Drummond, meanwhile, had a terrific career at MSU, but his Hubbard teammate, Andre Givens, never made it to Pitt after signing with the Panthers as a senior. He spent the 2010 season with Milford Academy, a post-secondary school in New Berlin, N.Y., then landed at Bowling Green, where he’s spent the last three years as a reserve running back.

These stories aren’t unique — if 50 percent of a team’s recruiting class sees the field, it’s considered a success — but they prove how difficult it is to get to the NFL.

According to the NCAA, only about 6.5 percent of the 1.1 million high school students who play football each year will play in college — and that number shrinks considerably if you only count FBS schools. Only 1.6 percent of college football players will get drafted by an NFL team.

When Drummond was in sixth grade in 2003, he moved from Brookfield to Hubbard. Three years later, a Hubbard High graduate named Anthony Smith got picked in the third round by the Pittsburgh Steelers. He was the first Eagle to get drafted since 1978, when the Browns picked Al Pitts out of Michigan State.

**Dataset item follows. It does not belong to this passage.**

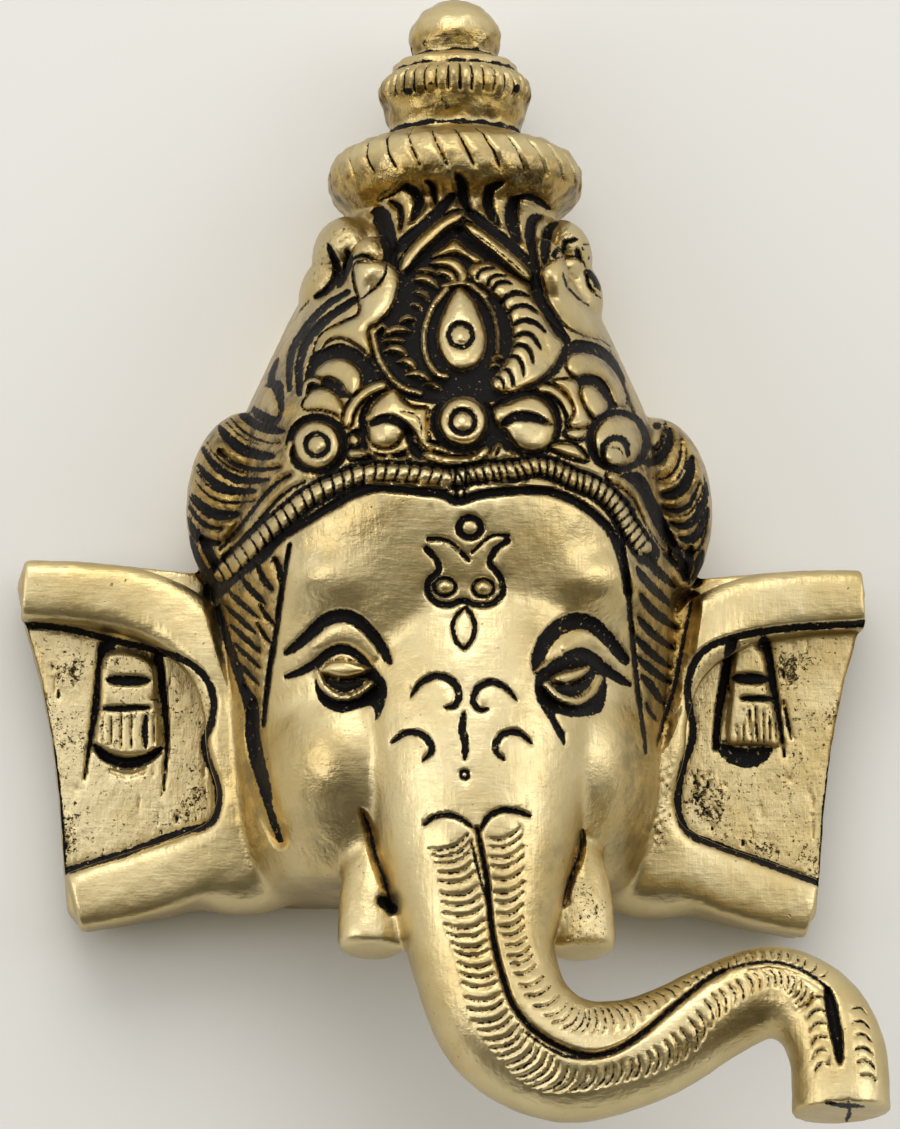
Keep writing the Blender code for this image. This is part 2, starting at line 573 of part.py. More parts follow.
def carve_face(relief):
    relief.use_plane(CROWN_PLANE)
    # Edge of the face and hair beside it
    relief.line([(-20.8, 3.0), (-21.8, -8.0), (-23.2, -18.0), (-24.0, -28.0), (-22.6, -36.0)], EDGE_LINE, False)
    relief.line([(22.4, -2.0), (23.2, -10.0), (24.6, -18.0), (25.4, -26.0), (24.0, -33.0)], EDGE_LINE, False)
    for side, count in ((-1, HAIR["left"]), (1, HAIR["right"])):
        for k in range(count):
            x, y = side * (HAIR["x"] + HAIR["drift"] * k), HAIR["top"] - HAIR["pitch"] * k
            reach = HAIR["reach"]
            relief.line([(x - reach, y + reach), (x, y), (x + reach, y - reach)], FINE)
    # Eyes: brow, lid, pocket and ball
    relief.line([(-20.6, -10.6), (-17.8, -7.6), (-14.4, -5.9), (-11.0, -6.6), (-8.2, -9.8), (-7.4, -11.8)], BROAD)
    relief.line([(-20.8, -13.8), (-17.0, -11.8), (-14.0, -10.0), (-11.0, -11.0), (-9.2, -13.2)], EDGE_LINE)
    relief.line([(-17.0, -14.0), (-15.6, -16.6), (-13.0, -17.4), (-10.2, -16.6), (-8.6, -14.6)], POCKET)
    relief.pad([(-16.2, -13.4), (-13.4, -15.2), (-10.4, -13.4), (-13.0, -11.6)], *EYE_BALL.values())
    relief.line([(11.4, -11.6), (12.6, -8.2), (15.4, -6.0), (18.4, -6.6), (20.4, -8.8), (22.2, -10.8)], BROAD)
    relief.line([(11.2, -12.4), (14.2, -10.8), (17.4, -10.4), (20.0, -12.4), (22.4, -14.2)], EDGE_LINE)
    relief.line([(11.4, -14.4), (13.2, -16.8), (16.2, -17.4), (18.8, -16.6), (19.8, -14.0)], POCKET)
    relief.pad([(12.2, -13.6), (15.6, -15.4), (18.6, -13.4), (15.6, -11.4)], *EYE_BALL.values())
    # Forehead mark
    for middle, radii in (((2.5, 5.9), (1.5, 1.5)), ((-0.7, -1.9), (1.5, 1.3)), ((4.2, -2.1), (1.5, 1.3))):
        ring_line(relief, middle, radii, FINE)
    relief.line([(-3.2, 4.2), (-0.4, 4.2), (2.4, 2.2)], FINE)
    relief.line([(7.8, 4.8), (5.4, 4.6), (3.0, 2.8)], FINE)
    relief.line([(-1.8, 1.4), (-3.2, -2.0), (-1.0, -4.2), (1.6, -3.8), (4.6, -4.4), (6.8, -2.2), (5.4, 1.2)], FINE)
    relief.line([(1.4, -4.8), (0.3, -7.0), (1.8, -9.8), (3.3, -7.0), (2.0, -4.8)], FINE, False)
    # Curled ornament over the trunk's root
    relief.line([(-4.9, -16.0), (-1.6, -13.3), (1.2, -15.4), (-0.6, -17.4)])
    relief.line([(8.6, -16.4), (5.4, -14.0), (3.0, -16.4), (5.0, -17.4)])
    relief.line([(1.9, -17.8), (1.6, -19.8), (2.0, -21.8), (1.9, -24.2)])
    relief.line([(-7.4, -22.0), (-5.4, -20.6), (-2.2, -22.8), (-3.4, -24.2)])
    relief.line([(10.4, -21.8), (8.6, -20.4), (5.8, -22.6), (7.0, -24.0)])


def carve_ears(relief):
    """Sunk panel, its border line and the pendant on each ear."""
    relief.use_plane(EAR_PLANE)
    for side in (-1, 1):
        border = [(54.0, -4.8), (46.0, -5.4), (38.0, -7.0), (32.8, -9.6), (30.6, -14.0), (31.2, -19.6),
                  (29.6, -26.0), (30.4, -30.8), (36.0, -33.2), (42.0, -35.2), (48.6, -37.4)]
        relief.line([mirrored(p, side) for p in border], EDGE_LINE, False)
        panel = border[1:-1] + [(48.0, -36.0), (49.0, -20.0), (52.0, -6.0)]
        relief.pad([mirrored(p, side) for p in panel], *PANEL.values())
        for line, groove in (([(43.0, -8.6), (44.0, -15.0), (45.0, -23.0)], EDGE_LINE),
                             ([(36.9, -8.6), (35.8, -14.0), (35.2, -22.0)], EDGE_LINE),
                             ([(37.6, -11.9), (40.4, -11.7), (43.0, -11.9)], EDGE_LINE),
                             ([(37.8, -15.0), (40.4, -15.0), (43.4, -15.0)], PLAIN),
                             ([(35.8, -20.4), (38.0, -22.6), (40.6, -22.8), (43.4, -20.6)], BROAD)):
            relief.line([mirrored(p, side) for p in line], groove)
        for k in range(TASSEL["cuts"]):
            x = side * (TASSEL["first"] + TASSEL["pitch"] * k)
            relief.line([(x, TASSEL["top"]), (x, TASSEL["foot"])], FINE)


def carve_trunk(relief):
    """Middle groove, the two arcs above it and the rows of cuts beside it."""
    relief.use_plane(TRUNK_PLANE)
    groove = [(1.8, -36.6), (2.8, -42.0), (3.3, -48.0), (4.8, -54.4), (8.2, -60.4), (14.0, -64.2), (19.0, -63.4),
              (24.0, -60.4), (30.0, -55.4), (36.4, -52.8)]
    tip = [(42.0, -53.4), (45.0, -56.4), (46.2, -61.0), (46.5, -65.0)]
    relief.line(groove + tip, EDGE_LINE, False)
    relief.line([(-5.0, -36.0), (-2.0, -34.8), (1.2, -36.4)], EDGE_LINE)
    relief.line([(2.0, -36.4), (4.4, -34.2), (8.2, -34.8)], EDGE_LINE)
    route = curve_through(groove, FINE_STEPS)
    for share in shares_along(route, TRUNK_CUTS["pitch"]):
        middle, run, across = place_on(route, share)
        for side, reach in ((-1, TRUNK_CUTS["left"]), (1, TRUNK_CUTS["right"])):
            near = middle + side * across * TRUNK_CUTS["near"] - run * TRUNK_CUTS["start"]
            bend = middle + side * across * reach / 2 - run * TRUNK_CUTS["bow"]
            far = middle + side * across * reach + run * TRUNK_CUTS["rise"]
            relief.line([near, bend, far], FINE)
    # Grooves beside the trunk's root and the nostrils on its end
    relief.line([(-12.2, -34.6), (-10.6, -40.0), (-9.0, -45.4)], ROOT_GROOVE)
    relief.line([(14.4, -37.0), (13.6, -41.0), (12.6, -45.0)], ROOT_GROOVE)
    relief.line([(44.8, -70.2), (47.0, -70.3), (49.2, -70.4)], FINE)


def carve_rings(mesh):
    """Notches round the rope ring and the ring above it."""
    for vertex in mesh.vertices:
        x, y, z = vertex.co / MM
        arm = Vector((x - FINIAL_AXIS[0], z - FINIAL_AXIS[1]))
        for ring in (ROPE_RING, NOTCHED_RING):
            off = (y - ring["height"]) / ring["half"]
            if abs(off) < 1.0 and arm.length > ring["half"] * 2:
                turn = math.atan2(arm.x, arm.y) + ring["slant"] * off
                wave = (0.5 + 0.5 * math.cos(turn * ring["notches"])) ** NOTCH_SHARPNESS
                arm *= 1 - ring["depth"] * wave * math.sqrt(1.0 - off * off) / arm.length
                vertex.co.x = (FINIAL_AXIS[0] + arm.x) * MM
                vertex.co.z = (FINIAL_AXIS[1] + arm.y) * MM


def brass_material():
    material = bpy.data.materials.new("cast_brass")
    material.use_nodes = True
    shader = material.node_tree.nodes["Principled BSDF"]
    shader.inputs["Base Color"].default_value = BRASS["colour"] + (1.0,)
    shader.inputs["Roughness"].default_value = BRASS["roughness"]
    shader.inputs["Metallic"].default_value = BRASS["metallic"]
    return material


def block(name, collection, middle, size):
    shell = bmesh.new()
    bmesh.ops.create_cube(shell, size=1.0)
    mesh = bpy.data.meshes.new(name)
    shell.to_mesh(mesh)
    shell.free()
    item = new_object(name, mesh, collection)
    item.location = middle
    item.scale = size
    return item


def cut(item, tool):
    tool.hide_render = True
    tool.display_type = "WIRE"
    joint = item.modifiers.new(tool.name, "BOOLEAN")
    joint.operation = "DIFFERENCE"
    joint.object = tool
    joint.solver = "EXACT"


def main():
    clear_scene()
    parts = bpy.data.collections.new("ganesha_mask")
    tools = bpy.data.collections.new("cutters")
    for collection in (parts, tools):
        bpy.context.scene.collection.children.link(collection)
    mask = blended(masses(parts), parts)
    relief = Relief(mask.data)
    carve_crown(relief)
    carve_wings(relief)
    carve_rope(relief)
    carve_face(relief)
    carve_ears(relief)
    carve_trunk(relief)
    relief.apply()
    carve_rings(mask.data)
    mask.name = mask.data.name = "ganesha_mask"
    mask.data.materials.clear()
    mask.data.materials.append(brass_material())
    thin = mask.modifiers.new("fewer_faces", "DECIMATE")
    thin.ratio = TRIANGLE_SHARE
    back = block("behind_back_plane", tools, (0.0, 0.0, -MASK_HEIGHT / 8),
                 (MASK_HEIGHT * 2, MASK_HEIGHT * 2, MASK_HEIGHT / 4))
    hollow = head_loft("hollow", tools, WALL / MM, HEAD_SKIRT * 2)
    centre = new_object("centre", None, parts)
    centre.location.y = -DRAWN_MIDDLE * MM
    mask.parent = centre
    for tool in (back, hollow):
        tool.parent = centre
        cut(mask, tool)


main()
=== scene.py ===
import math
import time

import bmesh
import bpy
import numpy as np
from mathutils import Matrix, Vector


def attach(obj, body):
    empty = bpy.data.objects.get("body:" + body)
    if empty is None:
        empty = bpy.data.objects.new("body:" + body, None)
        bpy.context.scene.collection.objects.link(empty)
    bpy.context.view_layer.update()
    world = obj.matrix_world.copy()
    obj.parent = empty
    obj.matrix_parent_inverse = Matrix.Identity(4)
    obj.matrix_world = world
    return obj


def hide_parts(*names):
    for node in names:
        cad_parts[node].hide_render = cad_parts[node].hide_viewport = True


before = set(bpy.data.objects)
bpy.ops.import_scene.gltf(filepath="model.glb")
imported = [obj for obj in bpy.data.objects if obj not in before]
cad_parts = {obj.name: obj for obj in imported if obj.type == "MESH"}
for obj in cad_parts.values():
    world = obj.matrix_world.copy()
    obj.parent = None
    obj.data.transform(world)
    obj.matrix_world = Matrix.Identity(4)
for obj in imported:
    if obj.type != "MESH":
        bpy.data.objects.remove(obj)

startTime = time.time()
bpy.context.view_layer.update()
mm = 0.001
drawnMiddle = 2.45    # the drawing's Y at the middle of the mask, in mm
fullTurn = 6.283
noPaint = -2.0    # mm outside the nearest painted edge


def report(stage):
    print("ganesha mask:", stage, round(time.time() - startTime, 1), "s")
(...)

“It was definitely cool to see that,” Drummond said of Smith’s selection. “To see a player make it to the NFL from such a small area, that was great.”

Cardinal Mooney’s NFL history is a little richer, but the Cardinals went more than 20 years without a draft pick until the Ravens selected Simon (Ohio State) in the fourth round in 2013.

Whether they get drafted or not, Vinopal and Heard said it would be special to enter the NFL together.

“It’d be really, really cool,” Heard said.

Added Vinopal, “Braylon is one of my best friends. I obviously don’t have to talk about how good of a player he is, but he’s an even better person. I know he’s gonna get a shot and do great things.

“If we could do it [play in the NFL], that would be something special.”